I still don’t quite get this. Let’s suppose that Republicans offer up an acceptable deal on DACA that makes it permanent. This isn’t pie in the sky, since neither Paul Ryan nor Mitch McConnell are immigration hardliners. They’re probably willing to horsetrade over this. In return, they assuage Trump’s ego with half a billion dollars to build part of the wall. Big deal. This allows Trump to crow about how the wall is making progress, but doesn’t really do much damage in real-world terms. We already have fencing along most of the border, so who cares if they tear out some of it and install better fencing? What’s more, DACA is popular—even among Republican voters—so there’s no political harm in supporting it.
I dunno. I get the obnoxious symbolism at work here, but it still seems like a reasonable bargain if the details can be hashed out. Rescuing DACA would provide concrete help to upwards of a million immigrant youngsters. Conversely, the wall would be little more than an annoying bit of populist trash talking. That makes this a classic win-win based on differences in how the two sides value things. Democrats like tangible achievements that help people, so they’re happy. Trump likes things that allow him to brag about great he is, so he’s happy too. What’s the problem?
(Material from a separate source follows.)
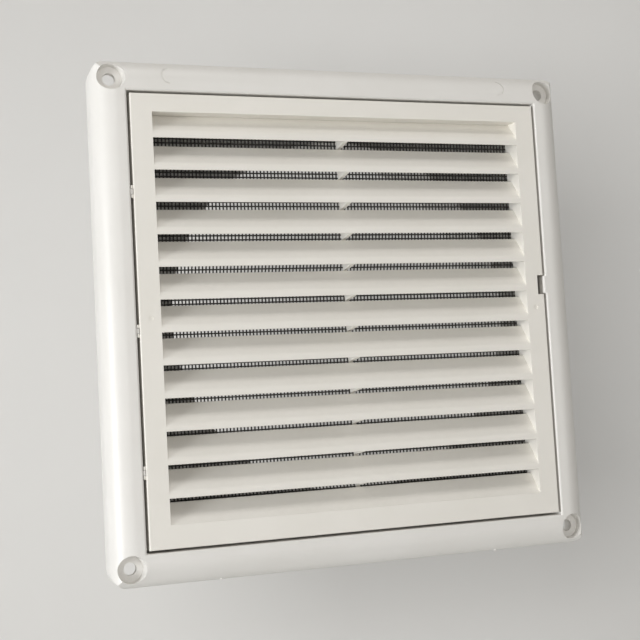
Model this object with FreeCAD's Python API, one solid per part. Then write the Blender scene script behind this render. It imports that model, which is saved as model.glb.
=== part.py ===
"""Square louvred air grille with a hinged louvre panel, an insect screen and a round duct spigot.

The wall plane is y = 0 and the grille faces -Y, with +Z up and +X to the right as seen from the
room. The origin is the middle of the wall plane. Depths are given from the front face backwards.
"""
import os
import math
import FreeCAD
import Part
from FreeCAD import Vector

# ---- wall frame ----
FRAME_SIDE = 200.0          # outer side of the square bezel
FRAME_DEPTH = 15.0          # front face to wall plane
BULLNOSE_R = 9.5            # rounding of the outer front edge
FRAME_CORNER_R = 7.5        # plan radius of the outer corners
CORNER_NOSE_R = 5.0         # rounding of the front edge at those corners
FRAME_SKIN = 2.2            # wall thickness of the hollow bezel
POCKET_HALF = 87.0          # half side of the pocket that takes the louvre panel
POCKET_WALL = 2.0           # wall round the pocket
POCKET_EDGE_R = 0.8         # rounding of the pocket's front edge
BACK_PLATE_FRONT = 12.2     # depth of the back plate's front face
BACK_PLATE = 1.2            # thickness of the back plate
RIB_THICK = 1.4             # stiffening ribs inside the bezel
RIB_PITCH = 29.0            # spacing of the ribs
RIB_COUNT = 5               # ribs on each side of the bezel
RIB_BACK_GAP = 1.0          # how far the ribs end in front of the wall plane

# ---- screw wells ----
SCREW_HALF = 92.5           # the four screws lie at +- this, in x and in z
WELL_R = 5.4                # mouth radius of a well
WELL_FLOOR_R = 4.9          # radius at the floor of a well
WELL_DEPTH = 6.4            # depth of the floor that the screw head bears on
WELL_FLOOR = 2.4            # thickness of that floor
SCREW_HOLE_R = 2.4          # through hole for a 4.5 mm screw
BOSS_R = 7.0                # outer radius of the tube round each well
BOSS_BACK_R = 4.4           # hollow behind the floor

# ---- round opening and duct spigot ----
SPIGOT_R = 74.0             # outside radius, for a 150 mm duct
SPIGOT_WALL = 3.0           # wall of the spigot
SPIGOT_LENGTH = 25.0        # how far it stands out behind the wall plane
SPIGOT_CHAMFER = 1.2        # lead-in chamfer at the rear end
FLANGE_R = 79.0             # outer radius of its flange
FLANGE_THICK = 1.0          # thickness of its flange
CLAW_ANGLES = (45, 135, 225, 315)
CLAW_WIDTH = 9.0            # width of the claws that hold the flange
CLAW_THICK = 1.6            # radial thickness of a claw
CLAW_GAP = 0.2              # radial gap between the flange and a claw
CLAW_NOSE = 0.9             # length of a claw's nose, from its arm inwards
CLAW_PLAY = 0.05            # gap between the flange and a nose
CLAW_ROOT = 0.2             # how far a claw is sunk into the back plate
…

POSTSCRIPT: Part of my attitude toward this, I suppose, is motivated by the fact that I’m not an immigration hardliner either. I don’t like the wall because I think it’s bad symbolism and a waste of money. But I don’t object in principle to improving the efforts of the federal government to secure the border. Unless you’re an open-borders enthusiast, you’re not either. For this reason, plus the fact that we fence a great deal of the border already, the wall doesn’t offend me that much. I just think it’s kind of dumb, not a step on the road to fascism.